CIM: What’s next for Nautilus?

Johnston: The ISA [which governs and regulates all mineral-related activities in seabed areas beyond the limits of national jurisdiction] probably isn’t going to have its [exploitation] regulations available for another couple of years, and we plan to be commercially producing [in PNG’s national waters] at the end of the first quarter of 2019, so we’ll already be mining by that time. But once the ISA’s regulations are finalized, we’ll put the foot on the accelerators to seriously develop the CCZ. We’ve got equipment designs sitting ready to put into action, so I’ve just got to get a bit further on Solwara-1, and once it’s built and tested and once we complete a bit more of that, then we’ll start to crank up some of the nodule engineering bits as well.

CIM: How has it been working with PNG and Tonga, the country that has authority over the area of the CCZ?

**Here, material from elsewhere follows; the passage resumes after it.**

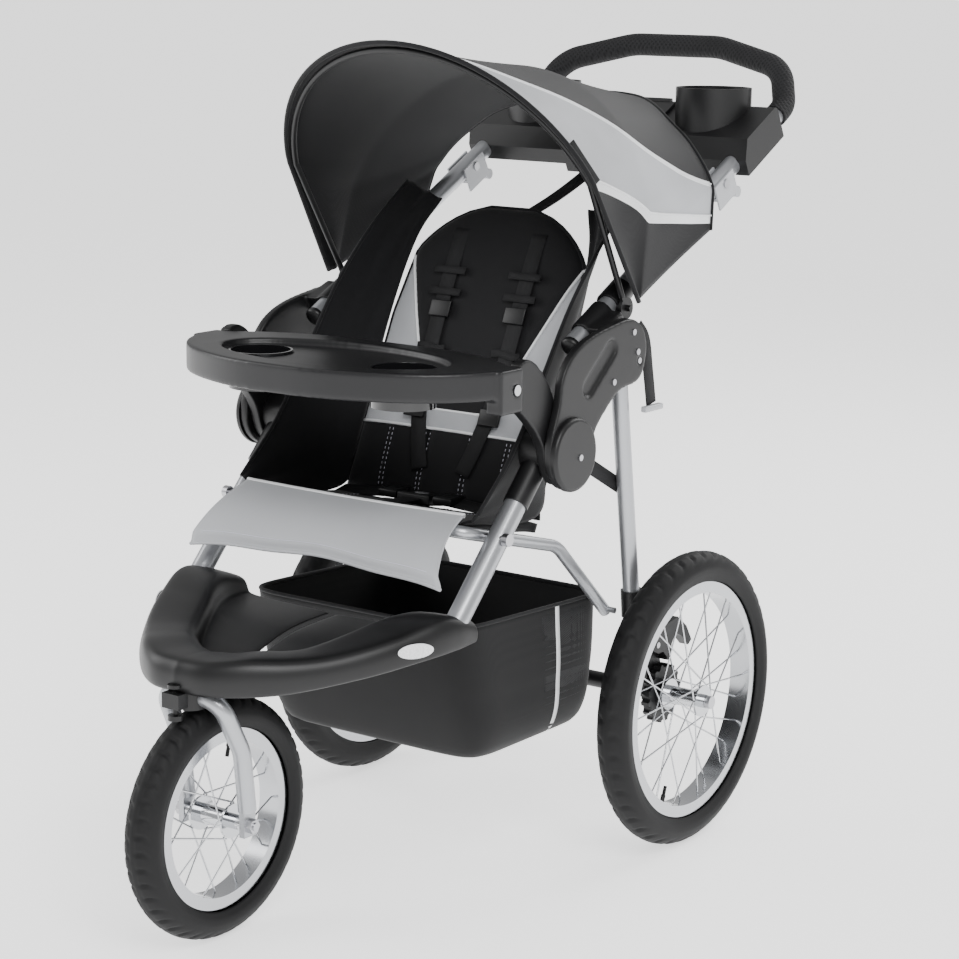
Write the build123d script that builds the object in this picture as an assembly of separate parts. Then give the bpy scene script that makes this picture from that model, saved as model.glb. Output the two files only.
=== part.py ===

Johnston: Both have been very supportive. A seafloor mine can make a significant difference to a country like Tonga, which has a total population of about 110,000 people. So a single mine and its royalties can add significant value to the government’s treasury, and the employment that’s generated when we train and employ Tongan nationals to work in these mines is also valuable. PNG wants to see new mining technology developed, and they’re one of our partners in owning a lot of the new technology. They also want to see mines have less of an environmental impact because they have some very large mines on land, like Porgera, that have quite large footprints. Ours will be smaller.